— Start of TASK INPUTS —
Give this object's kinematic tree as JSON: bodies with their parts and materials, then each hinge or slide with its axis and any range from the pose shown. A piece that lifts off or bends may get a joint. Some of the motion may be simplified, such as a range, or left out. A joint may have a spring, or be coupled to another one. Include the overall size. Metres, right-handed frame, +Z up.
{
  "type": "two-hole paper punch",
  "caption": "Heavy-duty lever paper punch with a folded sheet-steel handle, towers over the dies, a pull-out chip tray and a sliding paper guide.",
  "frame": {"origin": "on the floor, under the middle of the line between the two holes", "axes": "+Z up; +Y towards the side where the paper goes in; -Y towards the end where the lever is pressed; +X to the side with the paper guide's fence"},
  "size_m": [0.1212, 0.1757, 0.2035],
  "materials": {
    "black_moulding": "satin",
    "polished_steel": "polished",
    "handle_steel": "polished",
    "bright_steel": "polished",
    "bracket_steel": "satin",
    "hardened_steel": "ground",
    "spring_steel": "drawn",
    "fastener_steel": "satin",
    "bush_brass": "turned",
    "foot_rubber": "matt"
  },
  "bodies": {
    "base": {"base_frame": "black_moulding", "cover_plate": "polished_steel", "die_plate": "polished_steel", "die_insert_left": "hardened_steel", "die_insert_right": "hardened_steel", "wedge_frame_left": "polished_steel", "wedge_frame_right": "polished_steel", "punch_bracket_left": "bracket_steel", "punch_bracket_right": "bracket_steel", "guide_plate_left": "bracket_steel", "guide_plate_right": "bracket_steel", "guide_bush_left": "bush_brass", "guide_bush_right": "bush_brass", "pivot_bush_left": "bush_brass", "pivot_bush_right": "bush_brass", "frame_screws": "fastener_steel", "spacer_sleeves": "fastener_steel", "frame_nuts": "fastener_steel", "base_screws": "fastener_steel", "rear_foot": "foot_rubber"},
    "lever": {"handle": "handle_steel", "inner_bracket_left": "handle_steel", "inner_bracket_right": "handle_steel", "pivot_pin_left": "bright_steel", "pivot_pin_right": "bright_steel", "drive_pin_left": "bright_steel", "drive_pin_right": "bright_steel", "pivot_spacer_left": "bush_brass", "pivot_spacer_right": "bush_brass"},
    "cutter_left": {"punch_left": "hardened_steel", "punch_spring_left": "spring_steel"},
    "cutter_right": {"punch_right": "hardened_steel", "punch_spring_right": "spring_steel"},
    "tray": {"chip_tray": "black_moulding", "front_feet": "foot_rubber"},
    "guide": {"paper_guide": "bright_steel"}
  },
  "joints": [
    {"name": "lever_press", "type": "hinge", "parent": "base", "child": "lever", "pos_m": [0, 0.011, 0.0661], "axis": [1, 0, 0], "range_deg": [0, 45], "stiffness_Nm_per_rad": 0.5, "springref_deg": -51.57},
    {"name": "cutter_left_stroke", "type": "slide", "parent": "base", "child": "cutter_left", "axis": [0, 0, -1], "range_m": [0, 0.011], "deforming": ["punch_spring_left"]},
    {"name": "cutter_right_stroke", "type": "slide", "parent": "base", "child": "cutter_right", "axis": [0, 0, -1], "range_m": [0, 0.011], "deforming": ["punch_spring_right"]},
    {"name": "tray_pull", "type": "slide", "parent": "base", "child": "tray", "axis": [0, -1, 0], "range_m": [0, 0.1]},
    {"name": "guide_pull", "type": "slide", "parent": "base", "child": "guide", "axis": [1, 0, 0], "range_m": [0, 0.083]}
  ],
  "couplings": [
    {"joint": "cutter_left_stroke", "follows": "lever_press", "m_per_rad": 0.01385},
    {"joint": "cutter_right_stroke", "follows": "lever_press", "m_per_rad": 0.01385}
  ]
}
— End of TASK INPUTS —
— Start of TASK INPUTS —
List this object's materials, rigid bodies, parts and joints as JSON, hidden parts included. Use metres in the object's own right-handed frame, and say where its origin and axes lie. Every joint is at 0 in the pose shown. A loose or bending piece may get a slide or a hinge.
— End of TASK INPUTS —
◆ WRITTEN TASK ◆
Using the records above, select and copy every line that has the word "shown".

◆ FINAL RESULT ◆
Give this object's kinematic tree as JSON: bodies with their parts and materials, then each hinge or slide with its axis and any range from the pose shown. A piece that lifts off or bends may get a joint. Some of the motion may be simplified, such as a range, or left out. A joint may have a spring, or be coupled to another one. Include the overall size. Metres, right-handed frame, +Z up.
List this object's materials, rigid bodies, parts and joints as JSON, hidden parts included. Use metres in the object's own right-handed frame, and say where its origin and axes lie. Every joint is at 0 in the pose shown. A loose or bending piece may get a slide or a hinge.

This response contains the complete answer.